A comparative analysis of anthropogenic CO2 emissions at city level using OCO-2 observations: A global perspective

Authors: FU, PENG - University Of Illinois; XIE, YANHUA - University Of Wisconsin; MOORE, CAITLIN - University Of Illinois; MYINT, SOE - Arizona State University; Bernacchi, Carl

Submitted to: Earth's Future
Publication Type: Peer Reviewed Journal
Publication Acceptance Date: 8/12/2019
Publication Date: 8/28/2019
Citation: Fu, P., Xie, Y., Moore, C.E., Myint, S.W., Bernacchi, C.J. 2019. A comparative analysis of anthropogenic CO2 emissions at city level using OCO-2 observations: A global perspective. Earth's Future. 7(9):1058-1070.

Interpretive Summary: People emit a significant amount of the greenhouse gas, carbon dioxide, to the atmosphere, with a significant fraction coming from urban areas. While measurements of atmospheric CO2 are made on a regular basis, the major drivers that influence how much CO2 is released in urban areas is not well understood. Factors that can impact how much carbon dioxide is released includes how big the urban environment is, the type of urban environment (for example, industrial or residential), and how many plants are located in the area. This research project used satellite-based measurements of carbon dioxide along with other satellite-based measurements related to number of plants, type of urban environment, and size of urban environment to determine whether factors influencing carbon dioxide emissions can be better determined. This research will help to understand the roles of plant in urban pollution, and provide better accounting of carbon dioxide from earth's cities.

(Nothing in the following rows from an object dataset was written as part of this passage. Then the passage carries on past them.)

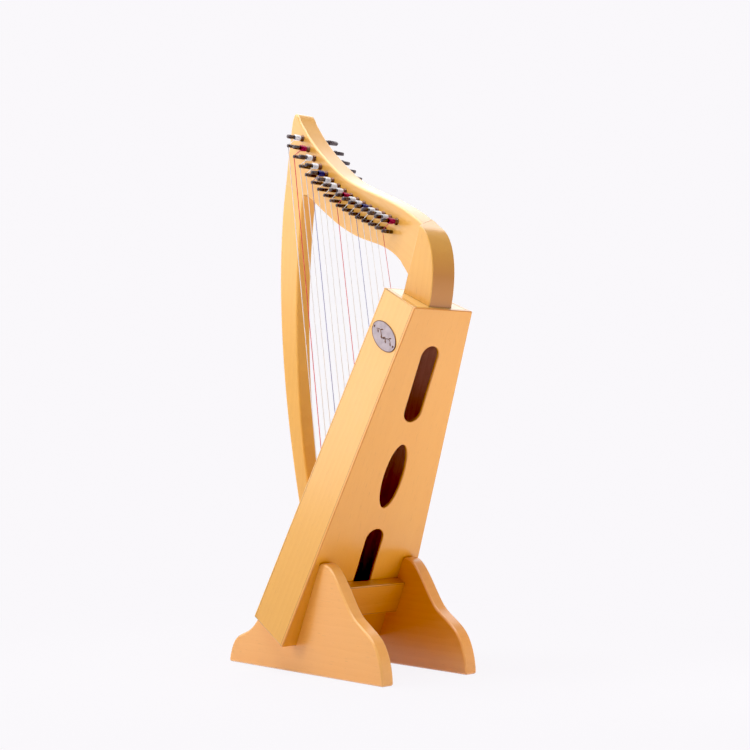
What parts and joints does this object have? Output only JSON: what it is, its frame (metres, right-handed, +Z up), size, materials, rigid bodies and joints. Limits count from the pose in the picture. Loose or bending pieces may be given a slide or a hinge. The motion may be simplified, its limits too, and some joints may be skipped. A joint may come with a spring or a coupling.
{
  "type": "lap harp",
  "caption": "Small lever-less lap harp on a cradle stand: tapered sound box, bowed pillar, curved neck with turning tuning pins, strings in clear, blue and red",
  "frame": {"origin": "on the floor, below the middle of the harp's overall length and width", "axes": "+Z up, +X to the player's side (sound box back), -X to the pillar, -Y the string side of the neck"},
  "size_m": [0.3032, 0.1938, 0.6836],
  "materials": {
    "maple": "glossy honey lacquer",
    "soundboard_wood": "glossy honey lacquer",
    "inner_wood": "raw",
    "rail_wood": "satin lacquer",
    "brass": "polished",
    "steel": "zinc plated",
    "dark_steel": "blued",
    "pin_steel": "blued",
    "badge_metal": "satin nickel",
    "string_clear": "nylon",
    "string_blue": "nylon",
    "string_red": "nylon"
  },
  "bodies": {
    "harp": {"foot_left": "maple", "foot_right": "maple", "stand_bar": "maple", "stand_dowels": "inner_wood", "soundboard": "soundboard_wood", "back_panel": "maple", "side_left": "maple", "side_right": "maple", "top_plate": "maple", "bottom_plate": "maple", "linings": "inner_wood", "soundboard_braces": "inner_wood", "base_block": "inner_wood", "inner_rail": "inner_wood", "string_rail": "rail_wood", "string_eyelets": "brass", "shoulder_block": "maple", "neck": "maple", "pillar": "maple", "frame_dowels": "inner_wood", "pillar_screws": "steel", "shoulder_screws": "steel", "badge": "badge_metal", "badge_pins": "dark_steel", "pin_collars": "dark_steel", "bridge_pins": "dark_steel", "strings_clear": "string_clear", "strings_blue": "string_blue", "strings_red": "string_red", "string_knots": "string_clear"},
    "pin_01": {"tuning_pin_01": "pin_steel"},
    "pin_02": {"tuning_pin_02": "pin_steel"},
    "pin_03": {"tuning_pin_03": "pin_steel"},
    "pin_04": {"tuning_pin_04": "pin_steel"},
    "pin_05": {"tuning_pin_05": "pin_steel"},
    "pin_06": {"tuning_pin_06": "pin_steel"},
    "pin_07": {"tuning_pin_07": "pin_steel"},
    "pin_08": {"tuning_pin_08": "pin_steel"},
    "pin_09": {"tuning_pin_09": "pin_steel"},
    "pin_10": {"tuning_pin_10": "pin_steel"},
    "pin_11": {"tuning_pin_11": "pin_steel"},
    "pin_12": {"tuning_pin_12": "pin_steel"},
    "pin_13": {"tuning_pin_13": "pin_steel"},
    "pin_14": {"tuning_pin_14": "pin_steel"},
    "pin_15": {"tuning_pin_15": "pin_steel"},
    "pin_16": {"tuning_pin_16": "pin_steel"}
  },
  "joints": [
    {"name": "tune_01", "type": "hinge", "parent": "harp", "child": "pin_01", "pos_m": [-0.08858, 0, 0.6505], "axis": [0, 1, 0], "continuous": true},
    {"name": "tune_02", "type": "hinge", "parent": "harp", "child": "pin_02", "pos_m": [-0.07712, 0, 0.63581], "axis": [0, 1, 0], "continuous": true},
    {"name": "tune_03", "type": "hinge", "parent": "harp", "child": "pin_03", "pos_m": [-0.06566, 0, 0.62266], "axis": [0, 1, 0], "continuous": true},
    {"name": "tune_04", "type": "hinge", "parent": "harp", "child": "pin_04", "pos_m": [-0.05419, 0, 0.6109], "axis": [0, 1, 0], "continuous": true},
    {"name": "tune_05", "type": "hinge", "parent": "harp", "child": "pin_05", "pos_m": [-0.04272, 0, 0.60041], "axis": [0, 1, 0], "continuous": true},
    {"name": "tune_06", "type": "hinge", "parent": "harp", "child": "pin_06", "pos_m": [-0.03126, 0, 0.59105], "axis": [0, 1, 0], "continuous": true},
    {"name": "tune_07", "type": "hinge", "parent": "harp", "child": "pin_07", "pos_m": [-0.01979, 0, 0.58269], "axis": [0, 1, 0], "continuous": true},
    {"name": "tune_08", "type": "hinge", "parent": "harp", "child": "pin_08", "pos_m": [-0.00832, 0, 0.57519], "axis": [0, 1, 0], "continuous": true},
    {"name": "tune_09", "type": "hinge", "parent": "harp", "child": "pin_09", "pos_m": [0.00315, 0, 0.56843], "axis": [0, 1, 0], "continuous": true},
    {"name": "tune_10", "type": "hinge", "parent": "harp", "child": "pin_10", "pos_m": [0.01462, 0, 0.56226], "axis": [0, 1, 0], "continuous": true},
    {"name": "tune_11", "type": "hinge", "parent": "harp", "child": "pin_11", "pos_m": [0.02609, 0, 0.55655], "axis": [0, 1, 0], "continuous": true},
    {"name": "tune_12", "type": "hinge", "parent": "harp", "child": "pin_12", "pos_m": [0.03756, 0, 0.55118], "axis": [0, 1, 0], "continuous": true},
    {"name": "tune_13", "type": "hinge", "parent": "harp", "child": "pin_13", "pos_m": [0.04903, 0, 0.546], "axis": [0, 1, 0], "continuous": true},
    {"name": "tune_14", "type": "hinge", "parent": "harp", "child": "pin_14", "pos_m": [0.06049, 0, 0.54088], "axis": [0, 1, 0], "continuous": true},
    {"name": "tune_15", "type": "hinge", "parent": "harp", "child": "pin_15", "pos_m": [0.07196, 0, 0.53569], "axis": [0, 1, 0], "continuous": true},
    {"name": "tune_16", "type": "hinge", "parent": "harp", "child": "pin_16", "pos_m": [0.08342, 0, 0.5303], "axis": [0, 1, 0], "continuous": true}
  ]
}
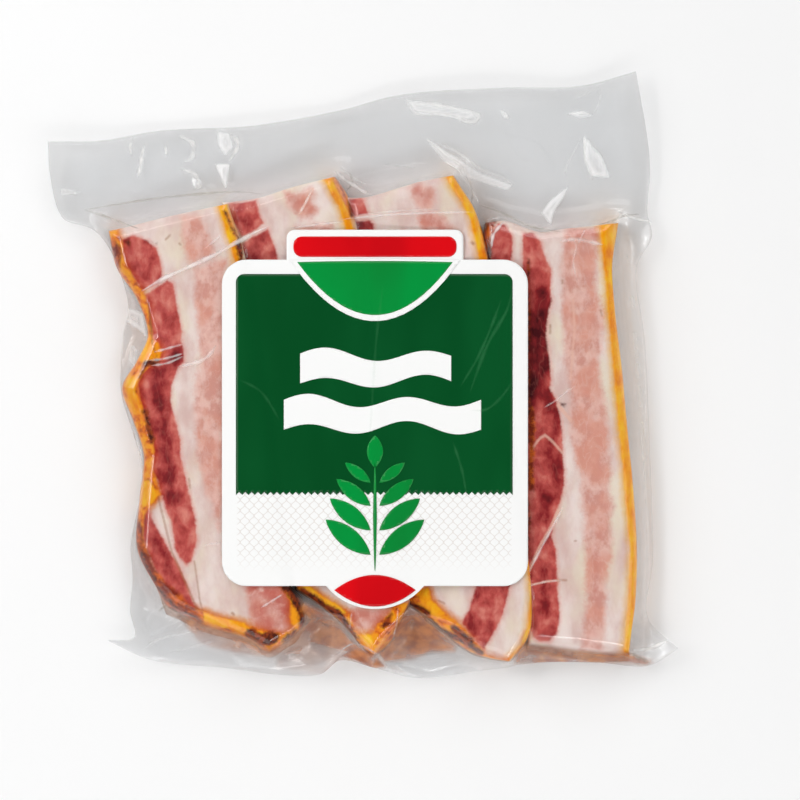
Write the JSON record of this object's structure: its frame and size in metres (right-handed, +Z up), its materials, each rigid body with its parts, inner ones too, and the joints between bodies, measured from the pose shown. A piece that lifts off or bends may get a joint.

Technical Abstract: Satellite observations of anthropogenic carbon dioxide (CO2) emissions within urban areas offer unique potential to understand carbon sources and sinks and evaluate carbon mitigation strategies. Despite availability of time series column-averaged dry air mole fraction of CO2 (XCO2) from Orbiting Carbon Observatory-2 (OCO2), temporal variations of XCO2 and their drivers in cities remain poorly understood due to inconsistent definitions of urban extent, diverse urban forms, and unresolved impacts of urban vegetation on carbon fluxes. Using the City Clustering Algorithm, this study delineated spatially consistent urban extent for 48 cities across the globe, based on seasonal and trend modeling of XCO2, vegetation abundance, and fossil fuel consumption. Urban morphological factors including urban size, compactness, and complexity were also estimated from the urban extent maps. Results revealed that OCO-2 XCO2 measurements from 2014 to 2018 exhibited statistically significant seasonal and trend variations for each city, supported with a R2 varying from 0.74 to 0.96 and a RMSE from 0.66 to 1.93 ppm. Correlation analysis suggested a weak association between XCO2 trends and fossil fuel CO2 emissions (FF_CO2) trends but a close relationship between yearly average XCO2 and FF_CO2 trends. Vegetation abundance exhibited a negative relationship with the XCO2 seasonality, though it only explained 21% of the variance. Finally, no statistically significant relationship between urban morphological factors and temporal XCO2 components was observed. However, urban morphological factors had a close relationship (either positive or negative) with the total amount of FF_CO2 aggregated over the study period. Thus, it was speculated that urban morphological factors exerted their influence on XCO2 through fossil fuel consumption. When only cities of high NDVI seasonality component were used, statistically significant correlation coefficients between urban morphological factors and winter/summer averaged XCO2 measurements were found. The variations of these correlation coefficients between leaf-on and leaf-off seasons stressed the important role of urban trees in mitigating carbon emissions in cities. Overall, this study highlighted the value of satellite-based measurements to understand and quantify temporal variations of carbon dioxide emissions in cities.